Bound to Fail: Challenges Faced in the Design of Molecular Level Visualizations

Mark Bishop, Monterey Peninsula College and Chiral Publishing Company

Resa Kelly, San Jose State University, Department of Chemistry

What compromises should the people creating chemistry-related animations make?

The nature of matter at the particulate level is certainly more complex than we can show in a computer animation and probably more complex than we are capable of imagining. For the people creating computer animations that illustrate the particulate nature of matter, this conclusion can be liberating, but also frustrating. If we are bound to fail in our animation of reality, we can relax and just focus on trying to illustrate key ideas that we would like to illustrate for our chemistry students. However, the impact of the animations, if done properly or improperly, can have a lasting impact on the students' conceptions. Animators need to try to answer a few important questions. If a simplified depiction of a complex molecular level event is portrayed in the visualization, how will it affect students' understanding? Will the animation lead to enhanced understanding or will it lead to misconceptions? If we animate the complexity of the molecular level event as accurately as possible, will the students be able to make sense of it? The purpose of this paper is to start a dialogue among chemical educators about the necessary compromises animators must make.

We (Mark and Resa) have separately created animations that illustrate precipitation reactions, so we will use our animations as examples of the decisions that we made.

http://preparatorychemistry.com/precipitation_flash.htm

Complex or Simple: How much complex and dynamic character should we try to capture?
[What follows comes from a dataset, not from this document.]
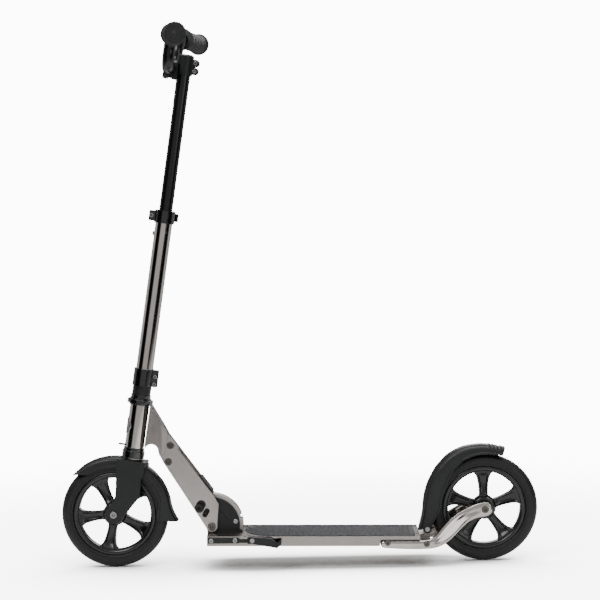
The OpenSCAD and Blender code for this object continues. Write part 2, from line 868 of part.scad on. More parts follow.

Fast or Slow? Frantic or calm? How important is consistency? Is it best if textbooks and their tools, including animations, use a consistent approach to describing the particle nature of matter?

How much should the user be involved?

Solid spheres or Fuzzies? Should we continue describing atoms and molecules as hard spheres, or should we try to describe them are more diffuse "fuzzies" that have less well-defined boundaries?

Particles shown in textbooks and in animations are usually described as solid spheres with highlights to create the illusion of three dimensions, but these don't give a true representation of the electron probability distribution.

Maybe we should consider changes to images that represent the electron probability cloud more accurately and to try to show the diffuse boundaries of the atom.

What screen resolution?

It's important that our animations fit on one screen for most computers, but there's a compromise here too. If we program for fitting our animations on one screen for 640 x 480 screen resolution, the animations are very small at higher resolutions. If you go for best fit at higher resolutions, the users with lower resolution screens won't see all of the animation without scrolling up and down.

In closing, we hope that this paper leads to further discussion on design principles for the development of successful, instructional visualizations so that our next paper can be titled: Bound to Succeed!

References: Kelly, R.M., Barrera, J. H., & Mohamed, S. C. (in press) An Analysis of Undergraduate General Chemistry Students' Explanations of the Submicroscopic Level of Precipitation Reactions. J. of Chem. Ed.
Hegarty, M. (2004) Dynamic visualizations and learning: getting to the difficult questions..Learning and Instruction (14) 343-351.